Practical Application
When representing a client in a family law appeal who wishes to dismiss, practitioners must distinguish between a unilateral dismissal and a dismissal by agreement. If your client is paying costs, do not assume a motion to dismiss will end the financial exposure; without a signature from the appellee, your client will be taxed all costs of the appeal. If your client is indigent, ensure the Rule 20.1 statement is properly filed in the trial court and the clerk’s record accurately reflects this status. This case illustrates that even if your motion is technically "denied in part" regarding costs, the indigency statement provides a secondary layer of protection that the appellate court must honor.
Checklists
Negotiating Voluntary Dismissal
- Determine if the dismissal is part of a broader settlement or a unilateral decision.

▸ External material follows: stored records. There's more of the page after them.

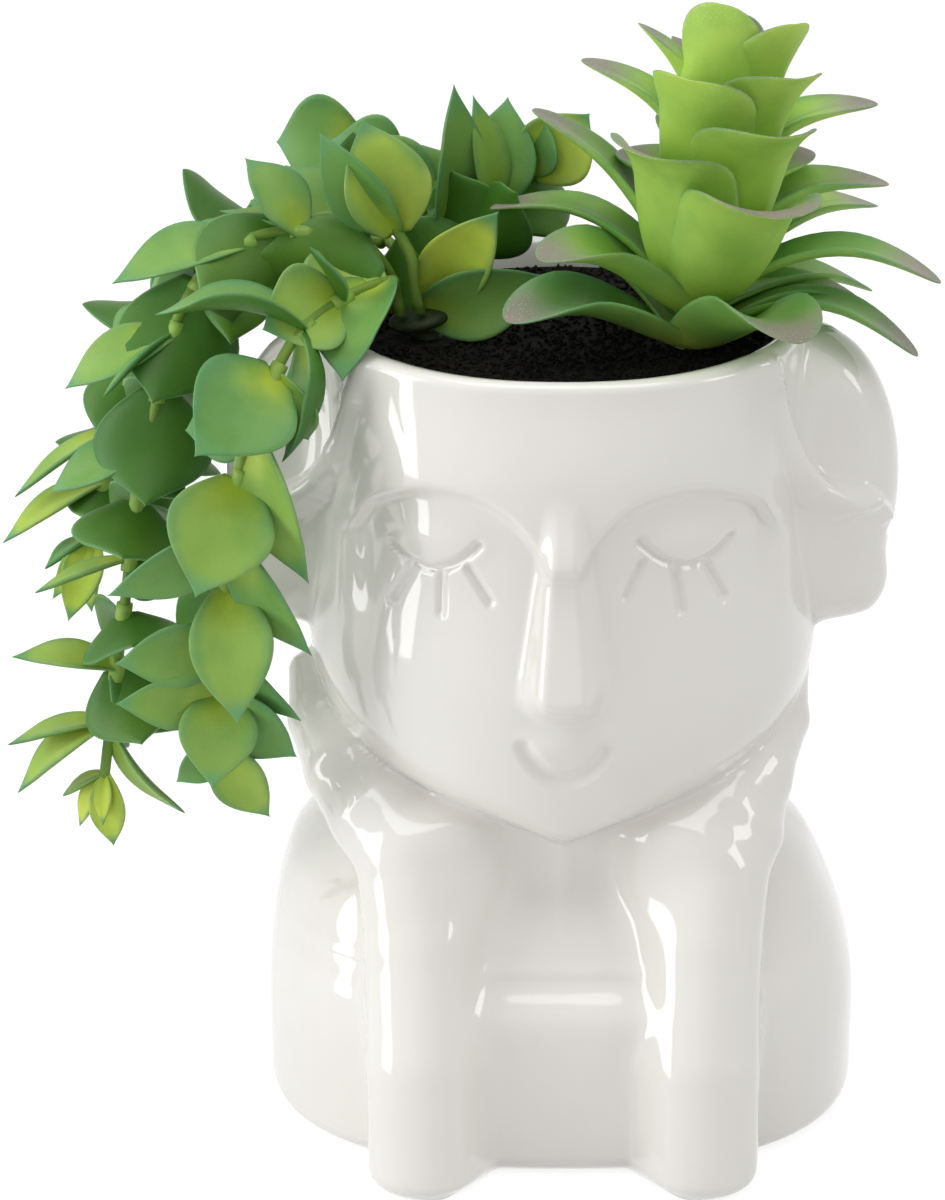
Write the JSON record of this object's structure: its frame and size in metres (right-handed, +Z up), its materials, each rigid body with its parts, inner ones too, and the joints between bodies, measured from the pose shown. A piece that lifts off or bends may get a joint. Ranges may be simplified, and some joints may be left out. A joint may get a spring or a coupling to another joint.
{
  "type": "face planter",
  "caption": "Glazed ceramic planter shaped as a head resting its chin in its hands, with an upright rosette succulent and a trailing succulent in dark grit.",
  "frame": {"origin": "centre of the flat foot that the pot stands on", "axes": "+Z up, the face looks along -Y, +X towards the rosette"},
  "size_m": [0.1802, 0.1273, 0.2236],
  "materials": {
    "glazed_ceramic": "gloss",
    "foam": "matte",
    "grit": "matte",
    "rosette_leaf": "satin",
    "trailing_leaf": "satin",
    "stem": "satin"
  },
  "bodies": {
    "pot": {"pot": "glazed_ceramic"},
    "planting": {"foam_plug": "foam", "soil_layer": "grit"},
    "rosette": {"rosette_stem": "stem", "rosette_whorl_1": "rosette_leaf", "rosette_whorl_2": "rosette_leaf", "rosette_whorl_3": "rosette_leaf", "rosette_whorl_4": "rosette_leaf", "rosette_whorl_5": "rosette_leaf", "rosette_whorl_6": "rosette_leaf", "rosette_whorl_7": "rosette_leaf", "rosette_whorl_8": "rosette_leaf"},
    "trailing": {"branch_back_leaves_1": "trailing_leaf", "branch_back_stem": "stem", "branch_crown_leaves_1": "trailing_leaf", "branch_crown_stem": "stem", "branch_front_leaves_1": "trailing_leaf", "branch_front_leaves_2": "trailing_leaf", "branch_front_leaves_3": "trailing_leaf", "branch_front_leaves_4": "trailing_leaf", "branch_front_leaves_5": "trailing_leaf", "branch_front_leaves_6": "trailing_leaf", "branch_front_stem": "stem", "branch_left_leaves_1": "trailing_leaf", "branch_left_leaves_2": "trailing_leaf", "branch_left_leaves_3": "trailing_leaf", "branch_left_leaves_4": "trailing_leaf", "branch_left_leaves_5": "trailing_leaf", "branch_left_leaves_6": "trailing_leaf", "branch_left_stem": "stem", "branch_outer_leaves_1": "trailing_leaf", "branch_outer_leaves_2": "trailing_leaf", "branch_outer_leaves_3": "trailing_leaf", "branch_outer_leaves_4": "trailing_leaf", "branch_outer_leaves_5": "trailing_leaf", "branch_outer_leaves_6": "trailing_leaf", "branch_outer_leaves_7": "trailing_leaf", "branch_outer_leaves_8": "trailing_leaf", "branch_outer_stem": "stem", "branch_rear_leaves_1": "trailing_leaf", "branch_rear_leaves_2": "trailing_leaf", "branch_rear_leaves_3": "trailing_leaf", "branch_rear_leaves_4": "trailing_leaf", "branch_rear_leaves_5": "trailing_leaf", "branch_rear_leaves_6": "trailing_leaf", "branch_rear_stem": "stem", "branch_upper_leaves_1": "trailing_leaf", "branch_upper_leaves_2": "trailing_leaf", "branch_upper_stem": "stem", "trailing_stake": "stem"}
  },
  "joints": [
    {"name": "planting_lift", "type": "slide", "parent": "pot", "child": "planting", "axis": [0, 0, 1], "range_m": [0, 0.085]},
    {"name": "rosette_pull", "type": "slide", "parent": "planting", "child": "rosette", "axis": [0.1305, 0, 0.9914], "range_m": [0, 0.045]},
    {"name": "trailing_pull", "type": "slide", "parent": "planting", "child": "trailing", "axis": [-0.2419, 0, 0.9703], "range_m": [0, 0.04]}
  ]
}
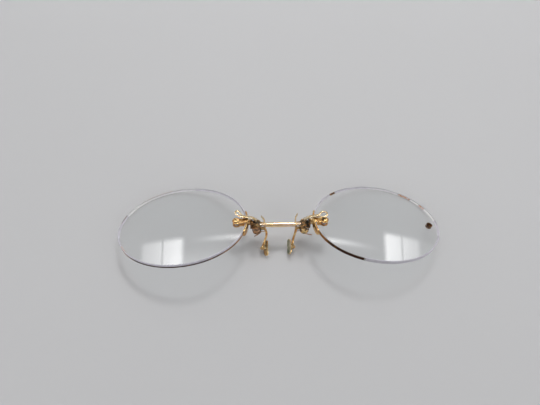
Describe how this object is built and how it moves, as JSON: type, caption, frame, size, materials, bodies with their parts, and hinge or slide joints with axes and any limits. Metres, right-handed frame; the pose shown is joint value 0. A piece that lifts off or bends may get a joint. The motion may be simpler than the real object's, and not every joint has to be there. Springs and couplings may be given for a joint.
{
  "type": "pince nez",
  "caption": "Rimless oval-lens pince nez with a straight bridge bar, sprung finger levers with wire loops, rocking nose pads and a cord hole.",
  "frame": {"origin": "middle of the footprint, on the surface that the pince nez lies on, front side up", "axes": "+X across the face towards the lens with the cord hole, +Y up the face, +Z out of the front of the lenses; the glasses lean back 16.4 degrees on their pads and upper lens edges"},
  "size_m": [0.1014, 0.0306, 0.0116],
  "materials": {
    "gold": "worn gold filled metal, warm and polished with dirt in the crevices",
    "pad_metal": "thin gold filled sheet, dull with verdigris on the nose side",
    "screw": "polished screw, darker in its slot",
    "spring_wire": "drawn spring wire, yellowed",
    "lens": "clear ground glass with grey and amber stained edges"
  },
  "bodies": {
    "frame": {"bridge_bar": "gold", "left_post": "gold", "right_post": "gold", "left_shoe": "gold", "right_shoe": "gold", "left_front_strap": "gold", "right_front_strap": "gold", "left_back_strap": "gold", "right_back_strap": "gold", "left_lens_screw": "screw", "right_lens_screw": "screw", "left_lens": "lens", "right_lens": "lens", "left_pivot_screw": "screw", "right_pivot_screw": "screw", "left_spring": "spring_wire", "right_spring": "spring_wire"},
    "left_lever": {"left_finger_lever": "gold", "left_guard_arm": "gold", "left_upper_guard": "gold"},
    "left_rocking_pad": {"left_pad": "pad_metal", "left_pad_rivet": "screw"},
    "right_lever": {"right_finger_lever": "gold", "right_guard_arm": "gold", "right_upper_guard": "gold"},
    "right_rocking_pad": {"right_pad": "pad_metal", "right_pad_rivet": "screw"}
  },
  "joints": [
    {"name": "left_lever_pivot", "type": "hinge", "parent": "frame", "child": "left_lever", "pos_m": [-0.0074, -0.00066, 0.0065], "axis": [0, 0.9594, -0.2821], "range_deg": [0, 30], "stiffness_Nm_per_rad": 0.02, "springref_deg": -17.19, "deforming": ["left_spring"]},
    {"name": "left_pad_rock", "type": "hinge", "parent": "left_lever", "child": "left_rocking_pad", "pos_m": [-0.0056, -0.00612, 0.00211], "axis": [0.4384, -0.2268, 0.8697], "range_deg": [-8, 8]},
    {"name": "right_lever_pivot", "type": "hinge", "parent": "frame", "child": "right_lever", "pos_m": [0.0074, -0.00066, 0.0065], "axis": [0, -0.9594, 0.2821], "range_deg": [0, 30], "stiffness_Nm_per_rad": 0.02, "springref_deg": -17.19, "deforming": ["right_spring"]},
    {"name": "right_pad_rock", "type": "hinge", "parent": "right_lever", "child": "right_rocking_pad", "pos_m": [0.004, -0.00574, 0.00164], "axis": [0.3746, -0.2339, 0.8972], "range_deg": [-8, 8]}
  ]
}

- If settlement exists, draft a "Joint Motion to Dismiss" rather than a unilateral motion.
- Include an express provision in the motion stating: "The parties have agreed that costs shall be taxed against the party who incurred them" to override the Rule 42.1(d) default.
- Verify that all parties have signed the motion or that the motion contains a representation of the appellee's agreement.
Managing Costs for Indigent Clients
- Confirm that the Statement of Inability to Afford Payment was filed in accordance with Rule 20.1.
- Ensure the record includes the statement to prevent the appellate clerk from attempting to collect filing or record fees.
- In any motion to dismiss, even if unilateral, remind the court of the Rule 20.1 status to ensure the final memorandum opinion clarifies that no costs are assessed.
Citation
In the Interest of I.H. and K.H., Children, No. 13-25-00578-CV, 2026 WL ______ (Tex. App.—Corpus Christi–Edinburg Mar. 12, 2026, no pet. h.) (mem. op.).